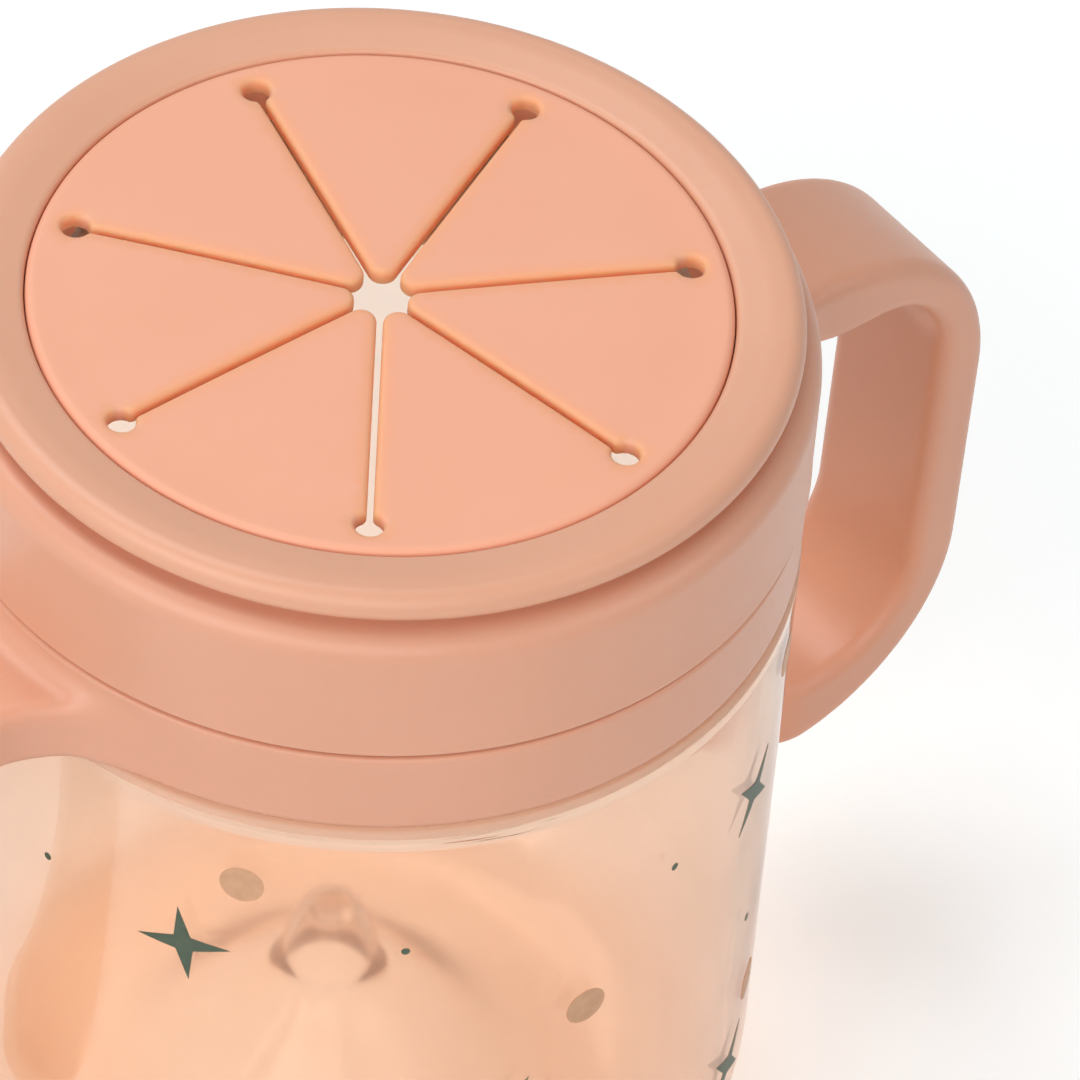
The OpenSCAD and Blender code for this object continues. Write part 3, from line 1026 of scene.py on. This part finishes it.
@dataclass
class HandleCollar:
    """The collar and its two strap handles, moulded as one, shaped by a depth function."""

    bore_r: float = 34.9
    low_z: float = 75.0
    high_z: float = 83.95
    side_r: float = SIDE_R
    draft: float = DRAFT
    edge: float = 0.3
    top_edge: float = 0.45
    low_edge: float = 1.4
    recess: float = 0.1  # how far the band lies inside the cup's side
    strap_w: float = 14.8
    strap_edge: float = 1.7
    outer_line: BentLine = BentLine(arm_z=81.7, grip_x=66.7, foot_z=20.2, upper_r=20.5, lower_r=19.3)
    inner_line: BentLine = BentLine(arm_z=74.1, grip_x=61.1, foot_z=28.0, upper_r=8.7, lower_r=10.5)
    root_lift: float = 1.0  # the arm's underside rises by this on its last stretch to the band
    lift_x: float = 49.0
    lift_l: float = 6.0
    arm_from_z: float = 60.0
    foot_to_z: float = 50.0
    tip_x: float = 50.0  # middle of the free end's rounding
    side_fillet: float = 11.0  # the strap's flare in plan where it meets the band
    top_fillet: float = 2.2
    underside_r: float = 41.5  # beyond this radius the band's flat underside doesn't cut the strap
    underside_fall: float = 60.0

    def joined(self, a: np.ndarray, b: np.ndarray, fillet: float) -> np.ndarray:
        """What lies inside either, with its inner corner filled by a fillet."""
        near = np.hypot(np.maximum(fillet - a, 0), np.maximum(fillet - b, 0))
        return np.maximum(np.minimum(a, b), fillet) - near

    def strap(self, x: np.ndarray, y: np.ndarray, z: np.ndarray) -> np.ndarray:
        """Depth in a strap: negative inside, about the distance outside.

        Args:
            x: Distance from the axis along the handles.
            y: Distance to the side.
            z: Height.

        Returns:
            The depth at each point.
        """
        near_root = np.clip((self.lift_x - x) / self.lift_l, 0, 1)
        lift = self.root_lift * near_root * near_root * (3 - 2 * near_root)
        lifted = z - lift * (z > self.arm_from_z)
        outer = self.outer_line.away(x, z)
        thick = np.maximum(outer, -self.inner_line.away(x, lifted)) + self.strap_edge
        past = np.where(z < self.foot_to_z, np.maximum(self.tip_x - x, 0), 0)
        wide = np.hypot(y, past) - self.strap_w / 2
        core = np.hypot(x, y) - self.side_r + self.draft * z + self.top_fillet
        root = core + np.maximum(self.arm_from_z - z, 0)
        wide = self.joined(wide, root, self.side_fillet) + self.strap_edge
        outside = np.hypot(np.maximum(thick, 0), np.maximum(wide, 0))
        return outside + np.minimum(np.maximum(thick, wide), 0) - self.strap_edge

    def depth(self, x: np.ndarray, y: np.ndarray, z: np.ndarray) -> np.ndarray:
        """Depth in the whole piece: negative inside.

        Args:
            x: Place along the handles.
            y: Place to the side.
            z: Height.

        Returns:
            The depth at each point.
        """
        r = np.hypot(x, y)
        strap = self.strap(np.abs(x), y, z)
        band = r - (self.side_r - self.draft * z - self.recess)
        band = self.shared(band, self.low_z - z, self.low_edge)
        whole = self.joined(band, strap, self.top_fillet)
        underside = self.low_z - np.maximum(r - self.underside_r, 0) * self.underside_fall
        whole = self.shared(whole, underside - z, self.edge)
        whole = self.shared(whole, self.bore_r - r, self.edge)
        return self.shared(whole, z - self.high_z, self.top_edge)

    def shared(self, a: np.ndarray, b: np.ndarray, edge: float) -> np.ndarray:
        """What lies inside both, with its edge rounded."""
        over = np.hypot(np.maximum(a + edge, 0), np.maximum(b + edge, 0))
        return np.minimum(np.maximum(a, b), -edge) + over

    def build(self, satin: bpy.types.Material) -> None:
        """Builds the collar.

        Args:
            satin: The satin plastic.
        """
        quarter = graded([(0, 0.42), (24, 0.42), (34, 1.6), (90, 1.6)])
        half = np.concatenate([quarter, 180 - quarter[-2::-1]])
        theta = np.radians(np.concatenate([half, 180 + half[1:-1]]))
        radius = graded([(34.3, 0.2), (34.6, 0.13), (35.5, 0.13), (36.0, 0.3), (37.2, 0.24), (37.5, 0.1),
                         (38.2, 0.1), (39.2, 0.48), (67.3, 0.48)])
        height = graded([(19.5, 0.5), (73.6, 0.5), (74.6, 0.16), (75.6, 0.16), (76.8, 0.3), (78.0, 0.5),
                         (82.4, 0.48), (83.5, 0.1), (84.4, 0.1), (84.8, 0.2)])
        t, r, z = np.meshgrid(theta, radius, height, indexing="ij")
        depth = self.depth(r * np.cos(t), r * np.sin(t), z)
        points, quads = surface_net(depth)
        t = np.interp(points[:, 0], np.arange(len(theta) + 1), np.append(theta, theta[0] + 2 * math.pi))
        r = np.interp(points[:, 1], np.arange(len(radius)), radius)
        z = np.interp(points[:, 2], np.arange(len(height)), height)
        spots = np.stack([r * np.cos(t), r * np.sin(t), z], axis=1)
        for _ in range(5):
            spots = self.settled(spots)
        collar = mesh_object("two_handle_collar", spots, quads[:, ::-1], sharp=80)
        dress(collar, satin, Slot.SATIN, "handle_collar")
        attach(collar, "collar_body")

    def settled(self, spots: np.ndarray) -> np.ndarray:
        """Moves points onto the surface along the depth's slope."""
        h = 0.01
        here = self.depth(*spots.T)
        slope = np.stack([
            self.depth(*(spots + step).T) - self.depth(*(spots - step).T)
            for step in np.eye(3) * h], axis=1) / (2 * h)
        size = np.maximum((slope ** 2).sum(axis=1), 0.04)
        move = np.clip(here / size, -0.3, 0.3)
        return spots - slope * move[:, None]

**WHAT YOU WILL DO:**
Copy out each line exactly as written.

**OUTPUT FOR THIS EXERCISE:**
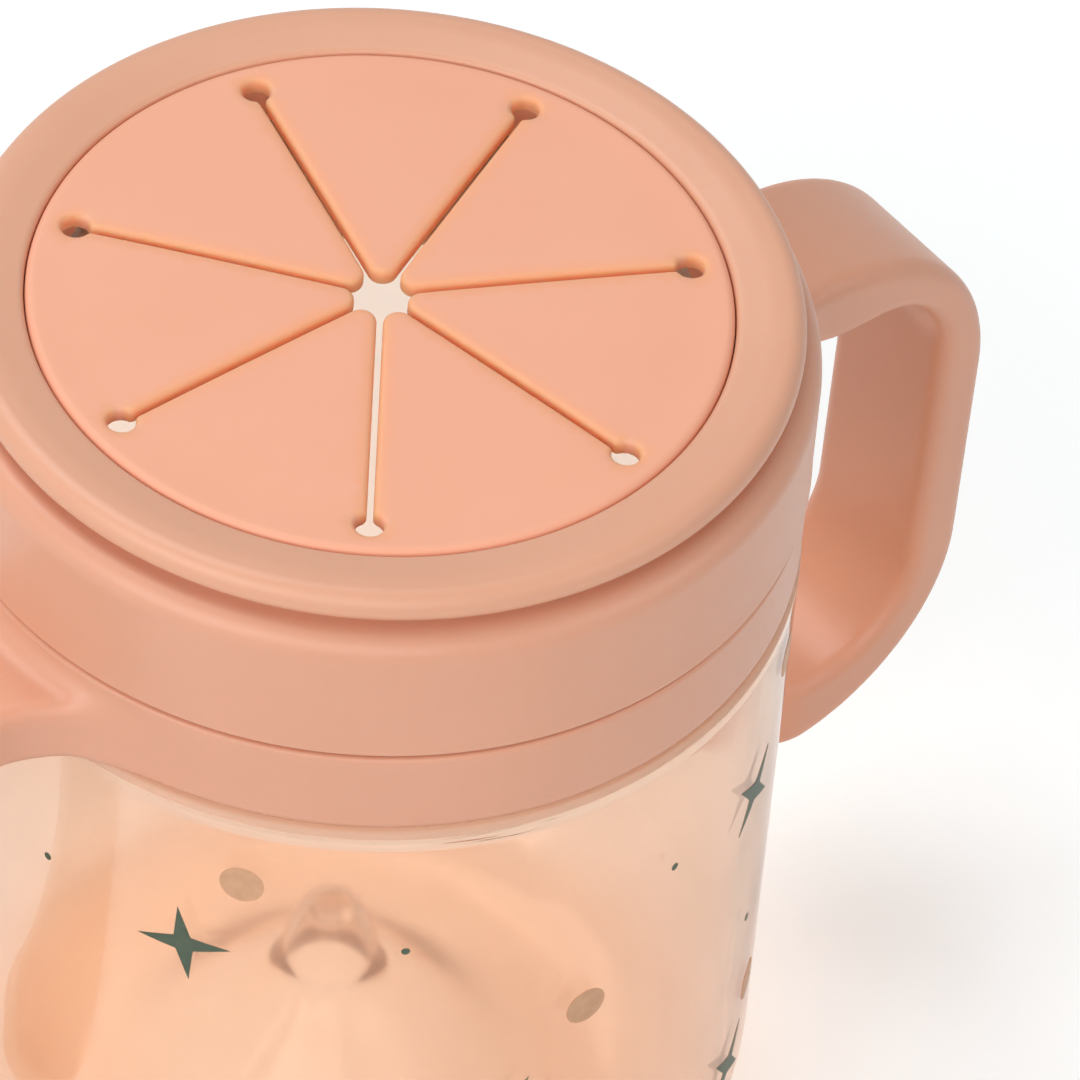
The OpenSCAD and Blender code for this object continues. Write part 3, from line 1026 of scene.py on. This part finishes it.
@dataclass
class HandleCollar:
    """The collar and its two strap handles, moulded as one, shaped by a depth function."""

    bore_r: float = 34.9
    low_z: float = 75.0
    high_z: float = 83.95
    side_r: float = SIDE_R
    draft: float = DRAFT
    edge: float = 0.3
    top_edge: float = 0.45
    low_edge: float = 1.4
    recess: float = 0.1  # how far the band lies inside the cup's side
    strap_w: float = 14.8
    strap_edge: float = 1.7
    outer_line: BentLine = BentLine(arm_z=81.7, grip_x=66.7, foot_z=20.2, upper_r=20.5, lower_r=19.3)
    inner_line: BentLine = BentLine(arm_z=74.1, grip_x=61.1, foot_z=28.0, upper_r=8.7, lower_r=10.5)
    root_lift: float = 1.0  # the arm's underside rises by this on its last stretch to the band
    lift_x: float = 49.0
    lift_l: float = 6.0
    arm_from_z: float = 60.0
    foot_to_z: float = 50.0
    tip_x: float = 50.0  # middle of the free end's rounding
    side_fillet: float = 11.0  # the strap's flare in plan where it meets the band
    top_fillet: float = 2.2
    underside_r: float = 41.5  # beyond this radius the band's flat underside doesn't cut the strap
    underside_fall: float = 60.0

    def joined(self, a: np.ndarray, b: np.ndarray, fillet: float) -> np.ndarray:
        """What lies inside either, with its inner corner filled by a fillet."""
        near = np.hypot(np.maximum(fillet - a, 0), np.maximum(fillet - b, 0))
        return np.maximum(np.minimum(a, b), fillet) - near

    def strap(self, x: np.ndarray, y: np.ndarray, z: np.ndarray) -> np.ndarray:
        """Depth in a strap: negative inside, about the distance outside.

        Args:
            x: Distance from the axis along the handles.
            y: Distance to the side.
            z: Height.

        Returns:
            The depth at each point.
        """
        near_root = np.clip((self.lift_x - x) / self.lift_l, 0, 1)
        lift = self.root_lift * near_root * near_root * (3 - 2 * near_root)
        lifted = z - lift * (z > self.arm_from_z)
        outer = self.outer_line.away(x, z)
        thick = np.maximum(outer, -self.inner_line.away(x, lifted)) + self.strap_edge
        past = np.where(z < self.foot_to_z, np.maximum(self.tip_x - x, 0), 0)
        wide = np.hypot(y, past) - self.strap_w / 2
        core = np.hypot(x, y) - self.side_r + self.draft * z + self.top_fillet
        root = core + np.maximum(self.arm_from_z - z, 0)
        wide = self.joined(wide, root, self.side_fillet) + self.strap_edge
        outside = np.hypot(np.maximum(thick, 0), np.maximum(wide, 0))
        return outside + np.minimum(np.maximum(thick, wide), 0) - self.strap_edge

    def depth(self, x: np.ndarray, y: np.ndarray, z: np.ndarray) -> np.ndarray:
        """Depth in the whole piece: negative inside.

        Args:
            x: Place along the handles.
            y: Place to the side.
            z: Height.

        Returns:
            The depth at each point.
        """
        r = np.hypot(x, y)
        strap = self.strap(np.abs(x), y, z)
        band = r - (self.side_r - self.draft * z - self.recess)
        band = self.shared(band, self.low_z - z, self.low_edge)
        whole = self.joined(band, strap, self.top_fillet)
        underside = self.low_z - np.maximum(r - self.underside_r, 0) * self.underside_fall
        whole = self.shared(whole, underside - z, self.edge)
        whole = self.shared(whole, self.bore_r - r, self.edge)
        return self.shared(whole, z - self.high_z, self.top_edge)

    def shared(self, a: np.ndarray, b: np.ndarray, edge: float) -> np.ndarray:
        """What lies inside both, with its edge rounded."""
        over = np.hypot(np.maximum(a + edge, 0), np.maximum(b + edge, 0))
        return np.minimum(np.maximum(a, b), -edge) + over

    def build(self, satin: bpy.types.Material) -> None:
        """Builds the collar.

        Args:
            satin: The satin plastic.
        """
        quarter = graded([(0, 0.42), (24, 0.42), (34, 1.6), (90, 1.6)])
        half = np.concatenate([quarter, 180 - quarter[-2::-1]])
        theta = np.radians(np.concatenate([half, 180 + half[1:-1]]))
        radius = graded([(34.3, 0.2), (34.6, 0.13), (35.5, 0.13), (36.0, 0.3), (37.2, 0.24), (37.5, 0.1),
                         (38.2, 0.1), (39.2, 0.48), (67.3, 0.48)])
        height = graded([(19.5, 0.5), (73.6, 0.5), (74.6, 0.16), (75.6, 0.16), (76.8, 0.3), (78.0, 0.5),
                         (82.4, 0.48), (83.5, 0.1), (84.4, 0.1), (84.8, 0.2)])
        t, r, z = np.meshgrid(theta, radius, height, indexing="ij")
        depth = self.depth(r * np.cos(t), r * np.sin(t), z)
        points, quads = surface_net(depth)
        t = np.interp(points[:, 0], np.arange(len(theta) + 1), np.append(theta, theta[0] + 2 * math.pi))
        r = np.interp(points[:, 1], np.arange(len(radius)), radius)
        z = np.interp(points[:, 2], np.arange(len(height)), height)
        spots = np.stack([r * np.cos(t), r * np.sin(t), z], axis=1)
        for _ in range(5):
            spots = self.settled(spots)
        collar = mesh_object("two_handle_collar", spots, quads[:, ::-1], sharp=80)
        dress(collar, satin, Slot.SATIN, "handle_collar")
        attach(collar, "collar_body")

    def settled(self, spots: np.ndarray) -> np.ndarray:
        """Moves points onto the surface along the depth's slope."""
        h = 0.01
        here = self.depth(*spots.T)
        slope = np.stack([
            self.depth(*(spots + step).T) - self.depth(*(spots - step).T)
            for step in np.eye(3) * h], axis=1) / (2 * h)
        size = np.maximum((slope ** 2).sum(axis=1), 0.04)
        move = np.clip(here / size, -0.3, 0.3)
        return spots - slope * move[:, None]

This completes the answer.